* start *
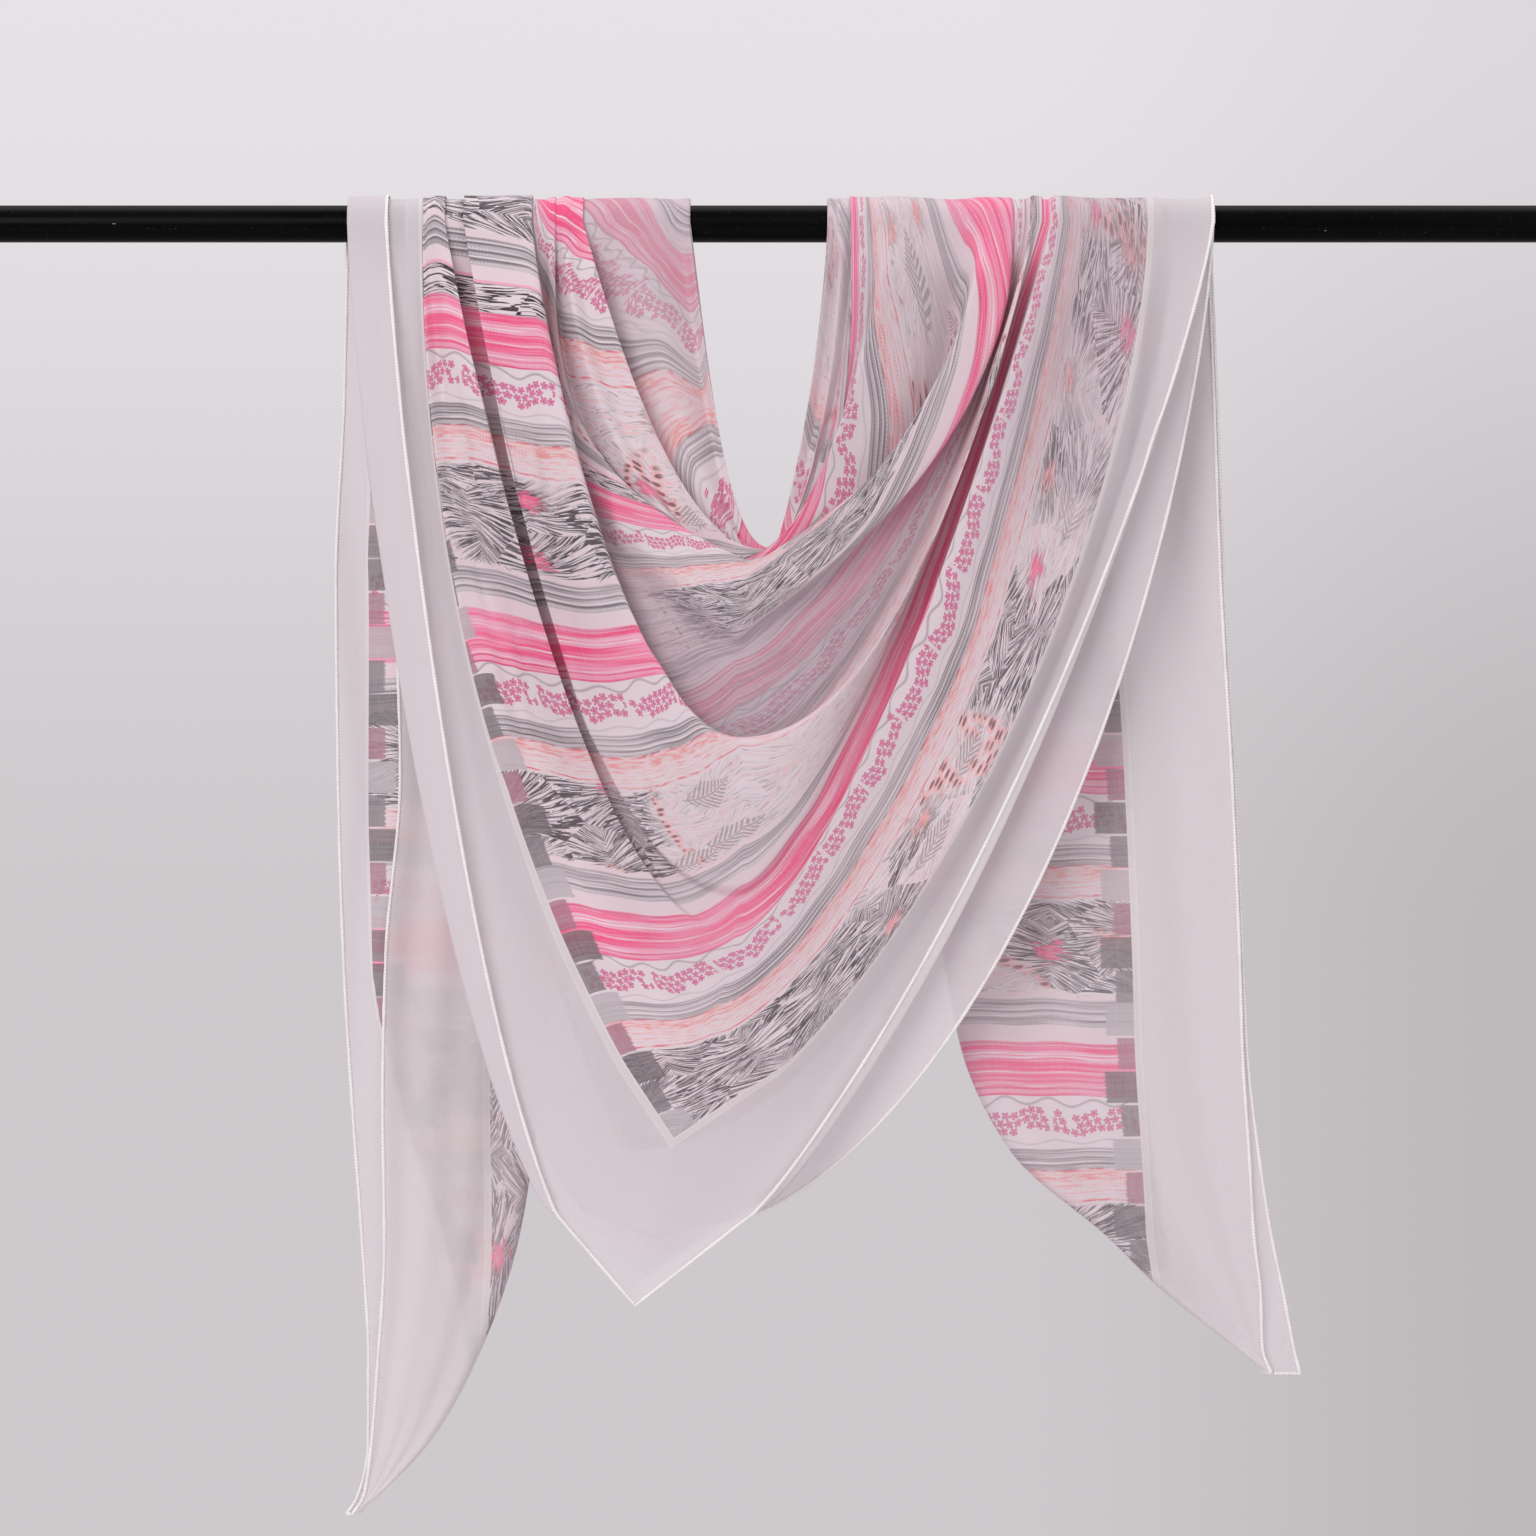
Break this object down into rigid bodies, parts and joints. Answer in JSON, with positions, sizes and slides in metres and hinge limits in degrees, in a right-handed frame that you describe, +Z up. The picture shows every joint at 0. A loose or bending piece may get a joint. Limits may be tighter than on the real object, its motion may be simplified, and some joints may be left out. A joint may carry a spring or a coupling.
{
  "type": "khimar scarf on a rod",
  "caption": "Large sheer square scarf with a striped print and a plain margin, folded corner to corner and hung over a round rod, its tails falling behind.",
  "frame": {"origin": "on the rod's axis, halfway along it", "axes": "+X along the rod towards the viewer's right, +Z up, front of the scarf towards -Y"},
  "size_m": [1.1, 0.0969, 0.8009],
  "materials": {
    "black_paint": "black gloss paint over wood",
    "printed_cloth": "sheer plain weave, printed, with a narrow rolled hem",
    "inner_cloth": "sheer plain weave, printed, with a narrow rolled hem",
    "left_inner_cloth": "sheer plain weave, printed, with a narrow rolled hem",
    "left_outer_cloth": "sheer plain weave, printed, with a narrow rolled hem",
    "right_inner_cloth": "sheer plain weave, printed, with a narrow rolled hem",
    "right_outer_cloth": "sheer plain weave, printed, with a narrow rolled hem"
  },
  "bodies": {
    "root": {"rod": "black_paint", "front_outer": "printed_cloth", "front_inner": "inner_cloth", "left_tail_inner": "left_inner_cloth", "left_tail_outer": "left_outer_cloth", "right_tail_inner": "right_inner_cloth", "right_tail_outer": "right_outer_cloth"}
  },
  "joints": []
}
* end *
- [Written exercise] Extract all of the material exactly as it is written.

- [Expected answer]
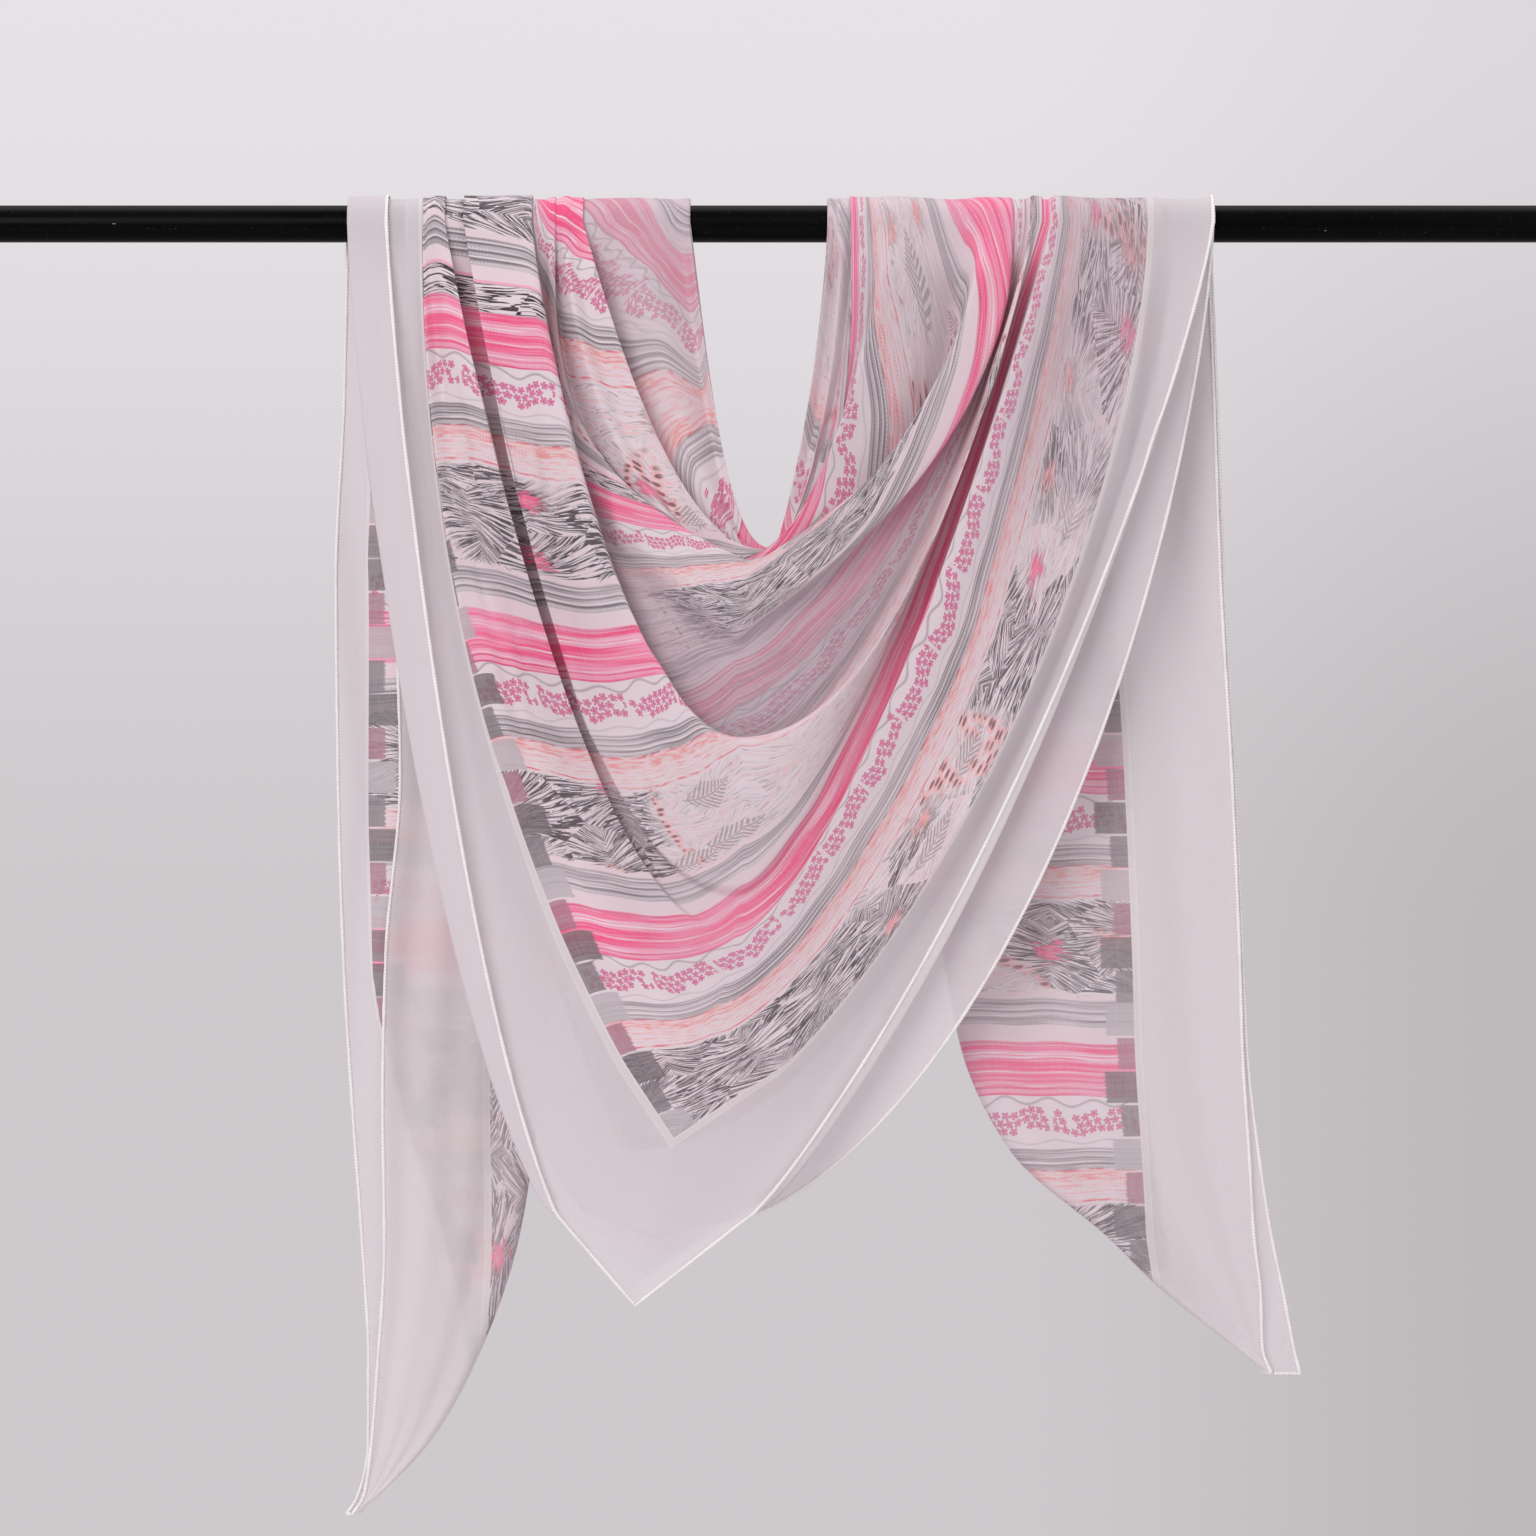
Break this object down into rigid bodies, parts and joints. Answer in JSON, with positions, sizes and slides in metres and hinge limits in degrees, in a right-handed frame that you describe, +Z up. The picture shows every joint at 0. A loose or bending piece may get a joint. Limits may be tighter than on the real object, its motion may be simplified, and some joints may be left out. A joint may carry a spring or a coupling.
{
  "type": "khimar scarf on a rod",
  "caption": "Large sheer square scarf with a striped print and a plain margin, folded corner to corner and hung over a round rod, its tails falling behind.",
  "frame": {"origin": "on the rod's axis, halfway along it", "axes": "+X along the rod towards the viewer's right, +Z up, front of the scarf towards -Y"},
  "size_m": [1.1, 0.0969, 0.8009],
  "materials": {
    "black_paint": "black gloss paint over wood",
    "printed_cloth": "sheer plain weave, printed, with a narrow rolled hem",
    "inner_cloth": "sheer plain weave, printed, with a narrow rolled hem",
    "left_inner_cloth": "sheer plain weave, printed, with a narrow rolled hem",
    "left_outer_cloth": "sheer plain weave, printed, with a narrow rolled hem",
    "right_inner_cloth": "sheer plain weave, printed, with a narrow rolled hem",
    "right_outer_cloth": "sheer plain weave, printed, with a narrow rolled hem"
  },
  "bodies": {
    "root": {"rod": "black_paint", "front_outer": "printed_cloth", "front_inner": "inner_cloth", "left_tail_inner": "left_inner_cloth", "left_tail_outer": "left_outer_cloth", "right_tail_inner": "right_inner_cloth", "right_tail_outer": "right_outer_cloth"}
  },
  "joints": []
}